==== SUPPLIED DATA
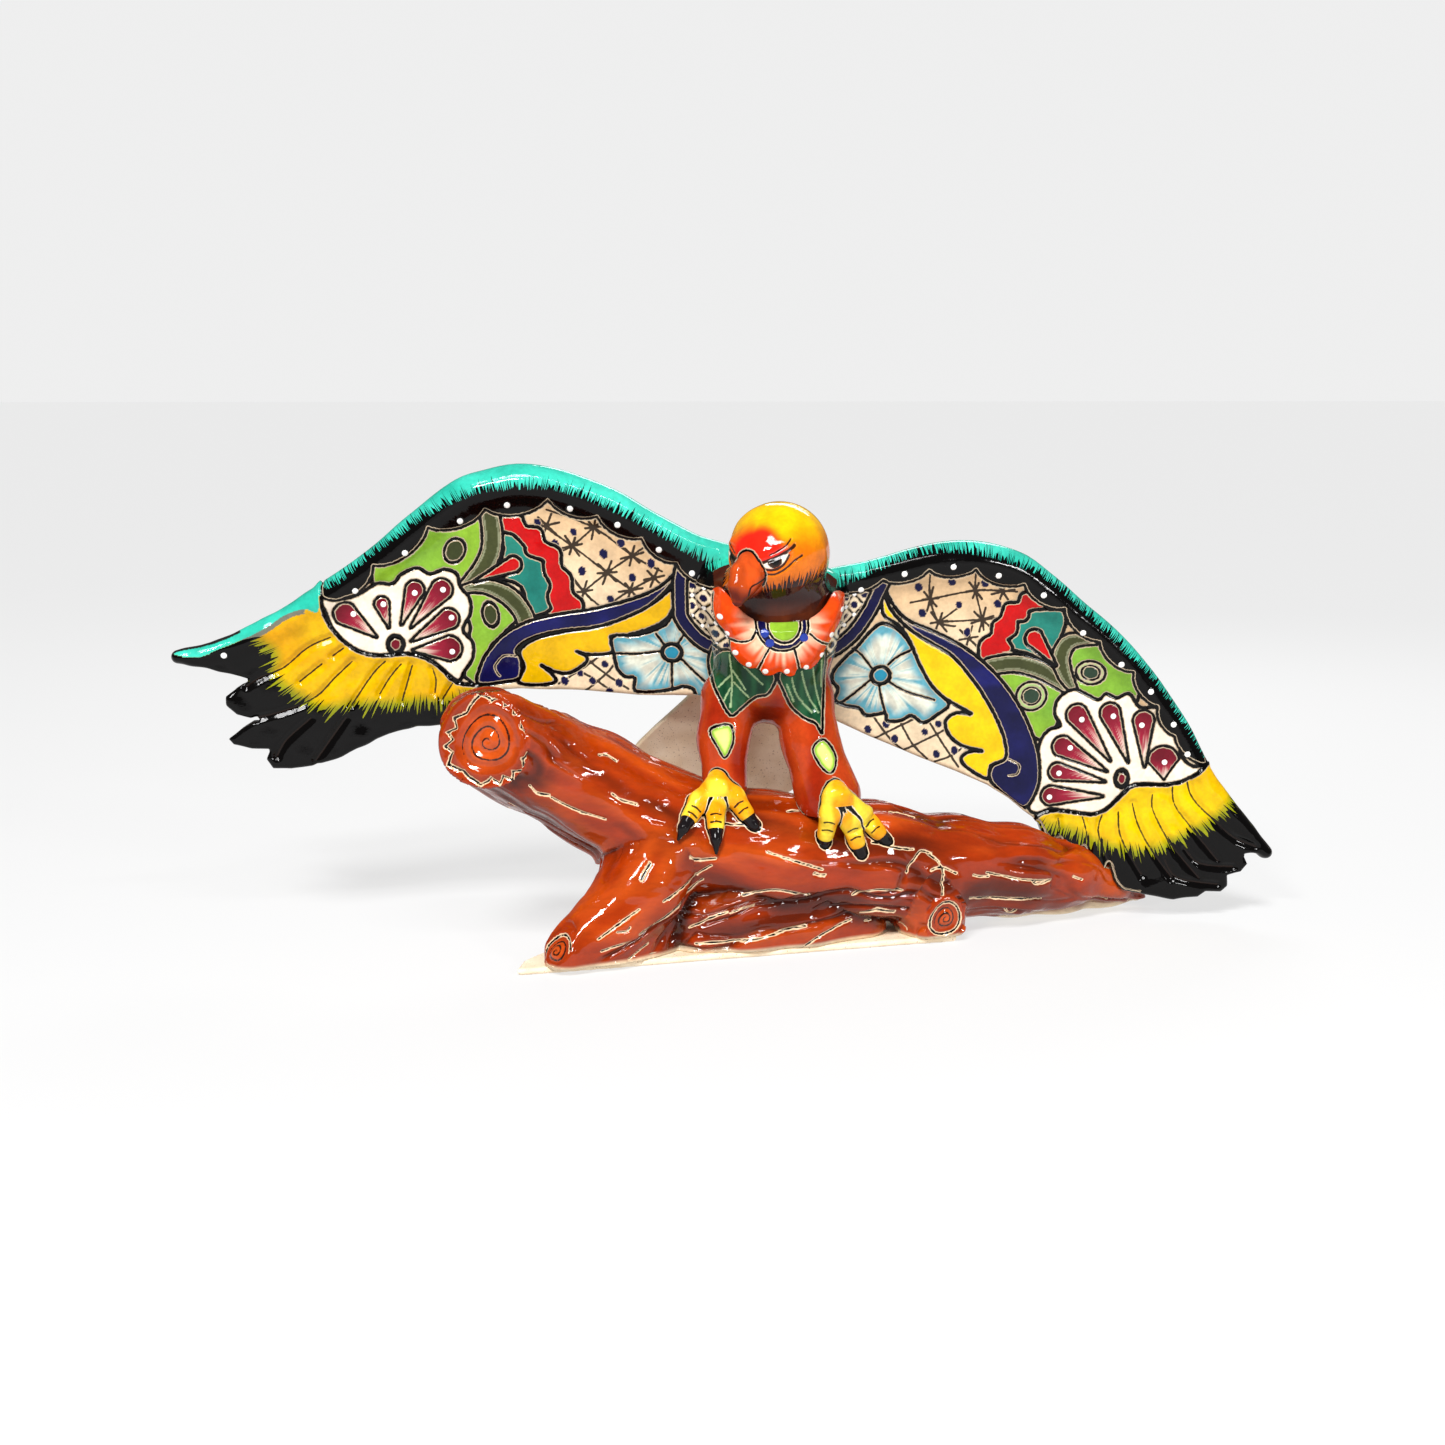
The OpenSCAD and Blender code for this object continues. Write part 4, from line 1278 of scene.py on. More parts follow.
def paint_flower(sheet, side):
    """The blue flower, brushed outwards from its eye."""
    f = FACE[side]
    c = f["flower_eye"]
    s = sheet.blob(f["flower"], 4)
    angle = np.arctan2(sheet.v - c[1], sheet.u - c[0])
    away = np.hypot(sheet.u - c[0], sheet.v - c[1])
    streak = noise(np.column_stack([angle * 11, away * 0.06, angle * 0]), (1, 1, 1))
    blue = np.clip(step_between(-10, -2.2, s) + step_between(17, 4, away) * (0.4 + 0.7 * streak)
                   + 0.8 * step_between(0.5, 0.8, streak), 0, 1)
    petal = tint(FLOWER, SKY, 0.9 * blue)
    sheet.fill(s, tint(petal, linear(150, 118, 96), 0.3 * step_between(0.55, 0.8, 1 - streak)))
    for line in f["flower_lines"]:
        sheet.stroke(sheet.curve(line, 4), 0.7)
    sheet.fill(sheet.disc(c, 6.2, 5.6), FLOWER_EYE, half=1.2)


def paint_swoosh(sheet, side, p):
    """The long navy scroll with its curl."""
    navy = tint(NAVY, linear(24, 26, 92), noise(p, (16, 16, 6)) ** 2)
    sheet.fill(sheet.blob(FACE[side]["swoosh"], 4), navy)
    sheet.stroke(sheet.curve(FACE[side]["curl"]), 0.35)


def hanging_band(sheet, side):
    """Signed distance to the band along the rolled edge, above its line of hanging arcs."""
    cusps = FACE[side]["cusps"]
    return sheet.line(scallop_line(cusps, 0.17) + [(cusps[-1][0], HIGH), (cusps[0][0], HIGH)], closed=True)


def paint_rolled_edge(sheet, wing, teal):
    """Teal along the roll, brushed into the black band below it."""
    band = hanging_band(sheet, wing.side)
    sheet.fill(band, NIGHT, half=0.8)
    above = wing_above(sheet, FACE[wing.side]["black_top"])
    lit = (above > 0) & (band < 0)
    sheet.col[lit] = teal[lit]
    sheet.run = wing.run(sheet.u, sheet.v)
    sheet.dark = np.where(band < 0, 3.2 - above, NO_HATCH)


class Feathers:
    """Where the flight feathers' features lie, for each point of a wing."""

    def __init__(self, wing, sheet):
        f = FACE[wing.side]
        ragged = [(wing.far, 400), *spline(f["ragged"], 4), (0, -300), (wing.far, -300)]
        self.zone = wing.feather_zone(sheet)
        self.on = self.zone < 0
        self.black_depth = -sheet.line(ragged, closed=True, margin=700)
        m = f["fan_middle"]
        self.turn = np.arctan2(sheet.u - m[0], m[1] - sheet.v) * 80
        self.along = np.hypot(sheet.u - m[0], sheet.v - m[1])
        self.groove = np.full(len(sheet.u), FAR)
        for line in f["grooves"]:
            self.groove = np.minimum(self.groove, sheet.curve(line, 4))


def paint_feathers(sheet, side, feathers, p):
    """Yellow feathers dipped in ragged black, greenish where the two meet, with grooves between them."""
    on = feathers.on
    yellow = FACE[side]["yellow"]
    mottled = step_between(0.45, 0.9, noise(p, (34, 34, 14)))
    sheet.fill(feathers.zone, tint(yellow, yellow * vec(0.98, 0.8, 0.7), mottled), half=1.3)
    meets = 0.75 * step_between(-9, 1, feathers.black_depth[on])
    sheet.col[on] = tint(sheet.col[on], linear(90, 130, 20), meets)
    sheet.run[on] = feathers.turn[on]
    sheet.dark[on] = feathers.black_depth[on]
    sheet.scratch(np.where(on, feathers.groove, FAR), 0.35)


def paint_teal_tip(sheet, feathers, teal):
    """The teal runs out over the first feather of the left wing, to its tip."""
    s = wing_above(sheet, FACE["left"]["teal_tip"])
    lead = feathers.on & (s > 0)
    sheet.col[lead] = teal[lead]
    sheet.dark[lead] = NO_HATCH
    sheet.ink[lead] = FAR
    below = feathers.on & (s > -3) & (s <= 0) & (sheet.u < -285) & (sheet.u > -325)
    sheet.col[below] = linear(110, 110, 96)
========
> SHORT PROBLEM: Copy down the whole of the data above, matching it exactly.

> RESULT OF THE TASK:
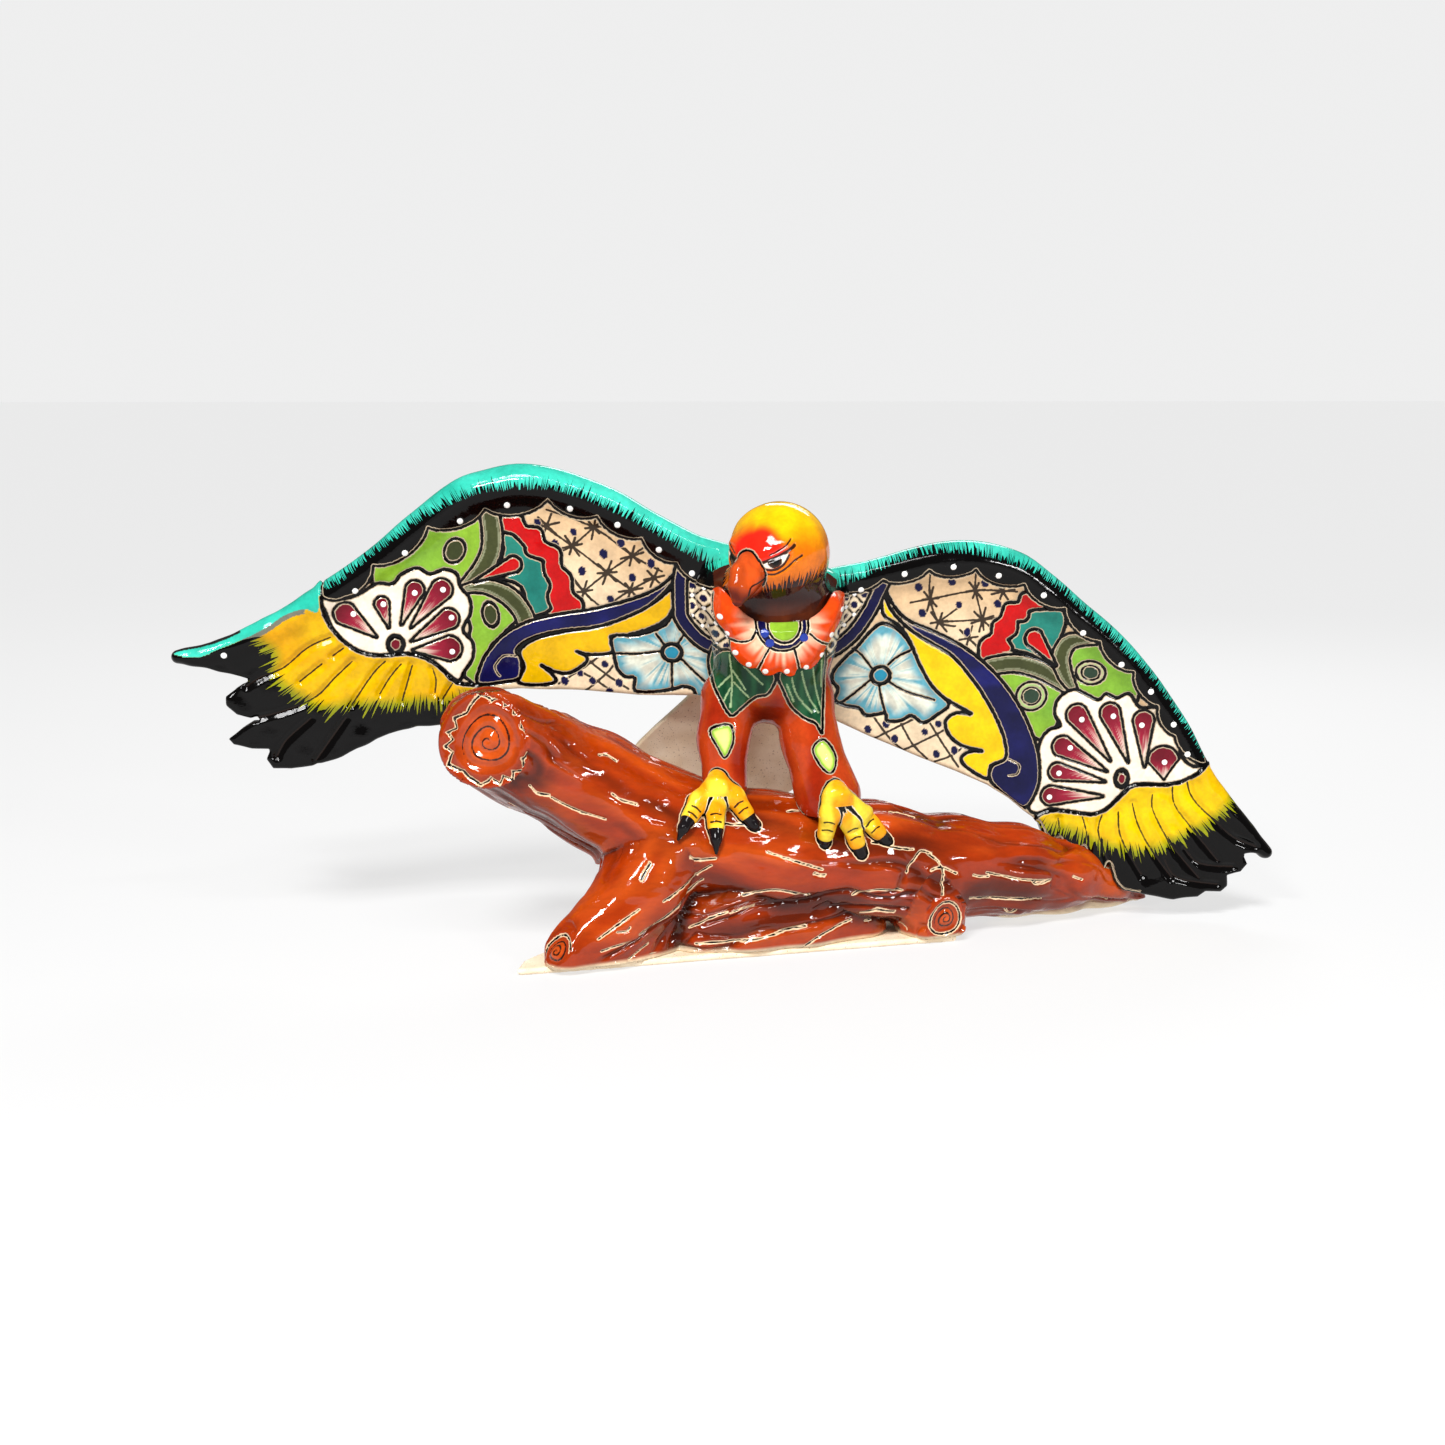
The OpenSCAD and Blender code for this object continues. Write part 4, from line 1278 of scene.py on. More parts follow.
def paint_flower(sheet, side):
    """The blue flower, brushed outwards from its eye."""
    f = FACE[side]
    c = f["flower_eye"]
    s = sheet.blob(f["flower"], 4)
    angle = np.arctan2(sheet.v - c[1], sheet.u - c[0])
    away = np.hypot(sheet.u - c[0], sheet.v - c[1])
    streak = noise(np.column_stack([angle * 11, away * 0.06, angle * 0]), (1, 1, 1))
    blue = np.clip(step_between(-10, -2.2, s) + step_between(17, 4, away) * (0.4 + 0.7 * streak)
                   + 0.8 * step_between(0.5, 0.8, streak), 0, 1)
    petal = tint(FLOWER, SKY, 0.9 * blue)
    sheet.fill(s, tint(petal, linear(150, 118, 96), 0.3 * step_between(0.55, 0.8, 1 - streak)))
    for line in f["flower_lines"]:
        sheet.stroke(sheet.curve(line, 4), 0.7)
    sheet.fill(sheet.disc(c, 6.2, 5.6), FLOWER_EYE, half=1.2)


def paint_swoosh(sheet, side, p):
    """The long navy scroll with its curl."""
    navy = tint(NAVY, linear(24, 26, 92), noise(p, (16, 16, 6)) ** 2)
    sheet.fill(sheet.blob(FACE[side]["swoosh"], 4), navy)
    sheet.stroke(sheet.curve(FACE[side]["curl"]), 0.35)


def hanging_band(sheet, side):
    """Signed distance to the band along the rolled edge, above its line of hanging arcs."""
    cusps = FACE[side]["cusps"]
    return sheet.line(scallop_line(cusps, 0.17) + [(cusps[-1][0], HIGH), (cusps[0][0], HIGH)], closed=True)


def paint_rolled_edge(sheet, wing, teal):
    """Teal along the roll, brushed into the black band below it."""
    band = hanging_band(sheet, wing.side)
    sheet.fill(band, NIGHT, half=0.8)
    above = wing_above(sheet, FACE[wing.side]["black_top"])
    lit = (above > 0) & (band < 0)
    sheet.col[lit] = teal[lit]
    sheet.run = wing.run(sheet.u, sheet.v)
    sheet.dark = np.where(band < 0, 3.2 - above, NO_HATCH)


class Feathers:
    """Where the flight feathers' features lie, for each point of a wing."""

    def __init__(self, wing, sheet):
        f = FACE[wing.side]
        ragged = [(wing.far, 400), *spline(f["ragged"], 4), (0, -300), (wing.far, -300)]
        self.zone = wing.feather_zone(sheet)
        self.on = self.zone < 0
        self.black_depth = -sheet.line(ragged, closed=True, margin=700)
        m = f["fan_middle"]
        self.turn = np.arctan2(sheet.u - m[0], m[1] - sheet.v) * 80
        self.along = np.hypot(sheet.u - m[0], sheet.v - m[1])
        self.groove = np.full(len(sheet.u), FAR)
        for line in f["grooves"]:
            self.groove = np.minimum(self.groove, sheet.curve(line, 4))


def paint_feathers(sheet, side, feathers, p):
    """Yellow feathers dipped in ragged black, greenish where the two meet, with grooves between them."""
    on = feathers.on
    yellow = FACE[side]["yellow"]
    mottled = step_between(0.45, 0.9, noise(p, (34, 34, 14)))
    sheet.fill(feathers.zone, tint(yellow, yellow * vec(0.98, 0.8, 0.7), mottled), half=1.3)
    meets = 0.75 * step_between(-9, 1, feathers.black_depth[on])
    sheet.col[on] = tint(sheet.col[on], linear(90, 130, 20), meets)
    sheet.run[on] = feathers.turn[on]
    sheet.dark[on] = feathers.black_depth[on]
    sheet.scratch(np.where(on, feathers.groove, FAR), 0.35)


def paint_teal_tip(sheet, feathers, teal):
    """The teal runs out over the first feather of the left wing, to its tip."""
    s = wing_above(sheet, FACE["left"]["teal_tip"])
    lead = feathers.on & (s > 0)
    sheet.col[lead] = teal[lead]
    sheet.dark[lead] = NO_HATCH
    sheet.ink[lead] = FAR
    below = feathers.on & (s > -3) & (s <= 0) & (sheet.u < -285) & (sheet.u > -325)
    sheet.col[below] = linear(110, 110, 96)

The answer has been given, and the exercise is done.